On wearing personal protective equipment: "That's the idea is that you are in your own contained environment and you're...protecting yourself"

On being an astronaut: "I got to do everything I would ever do as an astronaut on my one mission. So I was very fortunate." 

On cultural care: "I flew some Sage. I flew some sweet grass. I flew regalia for a friend of mine." Being able to take the flute and the feather out and actually float those in the space station...That really meant a lot to my family." 

On eating comfort food during the pandemic: "When things are tough, you know, there's something you can have....and for me, I think jelly beans." 

On keeping busy: "When you're not busy, you find that you have time on your hands. So how do you occupy the time you have? I find something to do. If you can't find something you know you will get bored and that's not, that's not good."

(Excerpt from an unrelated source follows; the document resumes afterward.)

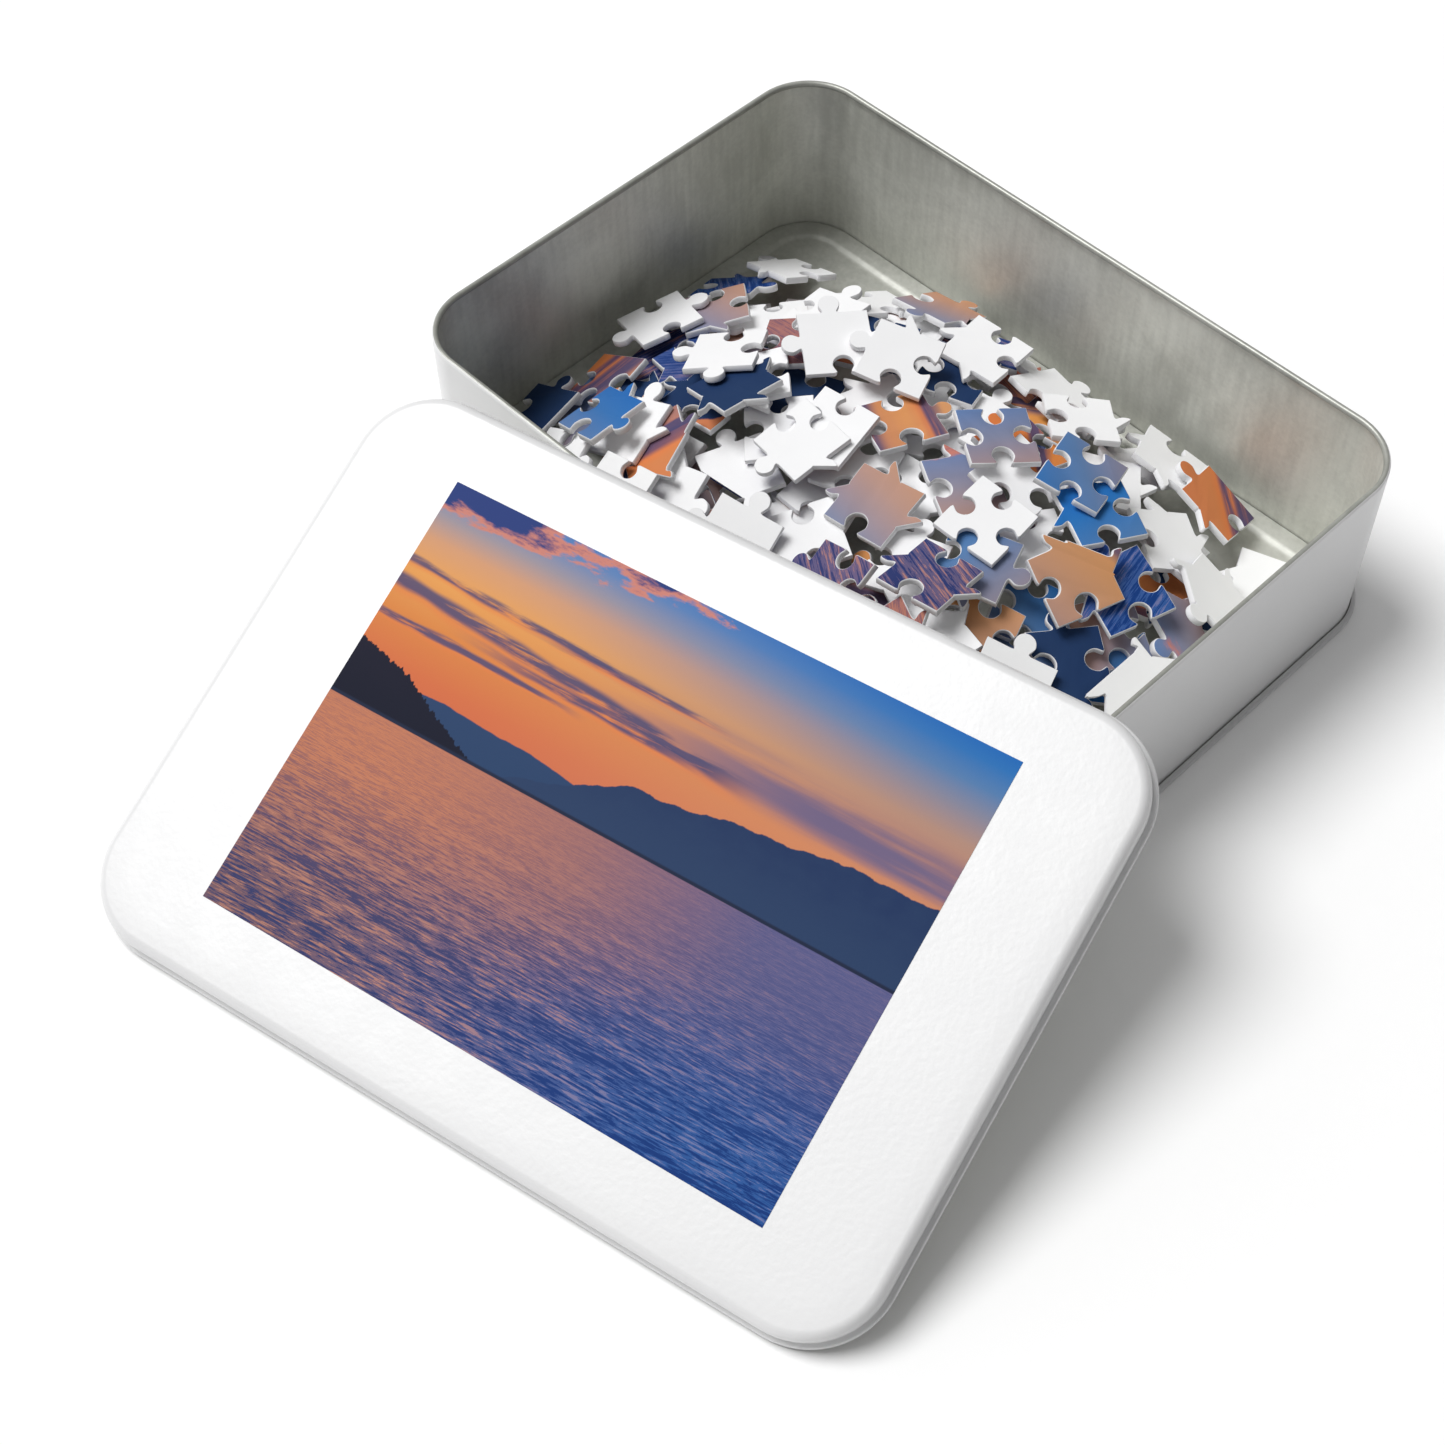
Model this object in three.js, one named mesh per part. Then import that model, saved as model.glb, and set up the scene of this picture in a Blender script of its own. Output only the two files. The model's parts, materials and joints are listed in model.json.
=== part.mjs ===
// Boxed jigsaw puzzle: an open tin full of loose cardboard pieces, with its lid leaning on one side.
// Millimetres, +Z up. The tin stands with its middle over (0, 0); the whole set is centred at the end.
import * as THREE from 'three';

// ---- Tin ----
const TIN_LENGTH = 200;      // outer length of the wall, along X
const TIN_WIDTH = 141.2;     // outer width of the wall, along Y
const TIN_HEIGHT = 51.6;
const TIN_CORNER = 17;       // outer corner radius
const SHEET = 0.6;           // sheet thickness
const CURL = 0.85;           // radius of the inward-rolled rim
const FLOOR_TOP = 1.4;       // top of the floor panel

// ---- Lid ----
const LID_CLEARANCE = 2.2;   // the lid is this much bigger than the tin all round
const LID_DEPTH = 7.2;       // top face to the bottom of the hem
const LID_YAW = 12.9;        // degrees, turned against the tin
const LID_TILT = 21.95;      // degrees, leaning on the tin's rim
const LID_X = 34.3;          // middle of the lid's top face
const LID_Y = -129.1;
const PICTURE_LENGTH = 147.8;
const PICTURE_WIDTH = 110.3;
const PICTURE_SHEET = 0.2;

// ---- Puzzle ----
const PITCH = 17.8;          // corner to corner of one piece
const CARD = 1.8;            // thickness of the cardboard
const PIECE_COUNT = 55;
const GAP = 0.35;            // air between pieces that lie on each other
const MAX_SLOPE = 0.5;       // steepest a piece may lie, as rise over run
const HEAP_LENGTH = 94;      // half-axes and height of the buried part of the heap
const HEAP_WIDTH = 63;
const HEAP_HEIGHT = 21;
const HEAP_TAPER = 0.2;      // how much narrower it is at the far wall
const HEAP_TOP = 45;         // no piece stands higher than this, so the heap stays under the rim
const HEAP_X = 1;
const HEAP_Y = 4;
const BARE_LEFT = 50;        // the heap leaves the two far corners of the floor bare
const BARE_RIGHT = 34;
const SEED = 11;

const CORNER_STEPS = 6;      // straight edges in each rounded corner

function seededRandom(seed) {
  let state = seed >>> 0;
  return () => {
    state = (state + 0x6d2b79f5) >>> 0;
    let t = Math.imul(state ^ (state >>> 15), 1 | state);
    t = (t + Math.imul(t ^ (t >>> 7), 61 | t)) ^ t;
    return ((t ^ (t >>> 14)) >>> 0) / 4294967296;
  };
}
const random = seededRandom(SEED);
const between = (low, high) => low + (high - low) * random();

// ---- Sheet-metal shells: rings of a rounded rectangle joined into one skin ----

function ring(length, width, radius, offset, z) {
  const r = Math.max(radius + offset, 0.5);
  const x = length / 2 + offset - r;
  const y = width / 2 + offset - r;
  const points = [];
  [[x, y], [-x, y], [-x, -y], [x, -y]].forEach(([cx, cy], corner) => {
    for (let i = 0; i <= CORNER_STEPS; i++) {
      const a = (corner + i / CORNER_STEPS) * Math.PI / 2;
      points.push(new THREE.Vector3(cx + r * Math.cos(a), cy + r * Math.sin(a), z));
    }
  });
  return points;
}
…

On listening to experts: "Value the science. The data that's out there. Because if you don't, you can get harmed, your family can get harmed, you know, and the economies could get worse than it already is. If we don't pay attention to what the experts, the scientists are telling us."

A reminder from Herrington: "Wash your hands. Social distance." 

Also on the daily newscast, Washington Editor Jourdan Bennett-Begaye reports updated COVID-19 numbers in Indian Country.

The host of the program is Patty Talahongva, executive producer of Indian Country Today.